Looking through my Inspiration File, I discovered that there’s a strong color contrast in many of my favorite images.

Autumn Vines on Lincoln Mill

Autumn Vines on Lincoln Mill

Another sort of contrast I use a lot is something I think of as “solitariness.” (I may have just made that word up.) By that I mean a person or thing all by itself, contrasting with its environment: a lone person on a beach, a spider web gleaming in the rafters of a ruined building, a poppy in a field of lupine, a little bird all alone in a foggy world.

Song Sparrow

Soloist

The third category that stood out to me was a contrast of incongruity . . . things that strike me as funny or ironic or surprising by their proximity to one another, like a pair of beautiful roses you wouldn’t want to get your nose too close to.

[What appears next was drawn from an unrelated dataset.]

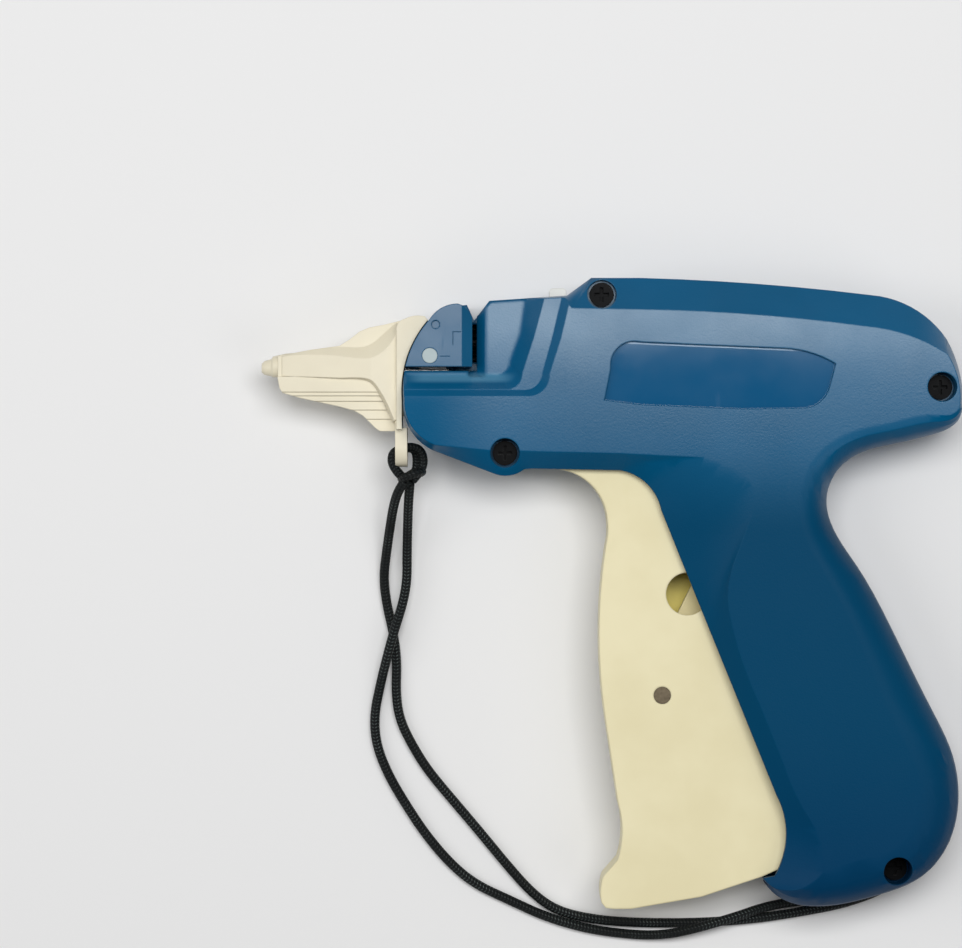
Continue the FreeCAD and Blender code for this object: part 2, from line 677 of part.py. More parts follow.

There goes the neighborhood

Stopping to smell the roses…is not always a good idea.

The second part of the class assignment was to go on a photo walk, looking for contrasts to photograph and taking note of how we felt while doing it. I ended up doing my photo walk twice, because I was not at all happy with the first set of images I got. I had a better idea of what I wanted and how to get it the second time around, and was pleased that I tried again. (More on this next time!)

Desert Treescape

Desert Treescape

Contrast: Natural/Man-made — Although the area where I live is very rural, it’s difficult to find “clean” scenic shots. Cell towers march along mountain ridges. Fire roads, fences, buildings, wires, power poles, billboards, etc., proliferate nearly everywhere. In the image above I deliberately framed the electrical transmission tower “trees” with the native junipers and rustic fence in the foreground to emphasize their contrast with the natural landscape.

On the Fence

On the Fence

Contrast: Illusion/Reality — Speaking of that rustic fence . . . it really isn’t. Here I tried to capture the contrast of a traditional post and split-rail fence constructed of very un-traditional molded concrete.

Shadows

Stonewalled

Multiple Contrasts — What first caught my eye here was the contrast between the shape and texture of the smooth, rectangular window panes and the random curves and roughness of the natural stone wall. Then I noticed the soft shadow of the same tree that’s reflected in sharp focus in the window. There’s also a warm/cool color contrast going on here that I like, as well as our old friend light/dark.

Adobe Sky

Adobe Sky

Contrast: Color (warm/cool) and Shape (straight/curved) — Pretty obvious. Might add Texture (smooth/rough), too. This turned out to be my favorite image from the shoot. That was a bit of a surprise, since I expected it to be one of the transmission tower photos. I love the simplicity of this one . . . and those colors!

I enjoyed looking for contrasts, and once I conquered the issues that disappointed me the first time around, I had a great time getting what I wanted. I realized that I have always instinctively used various types of contrast in my photography, but now I’ll be looking for it more consciously.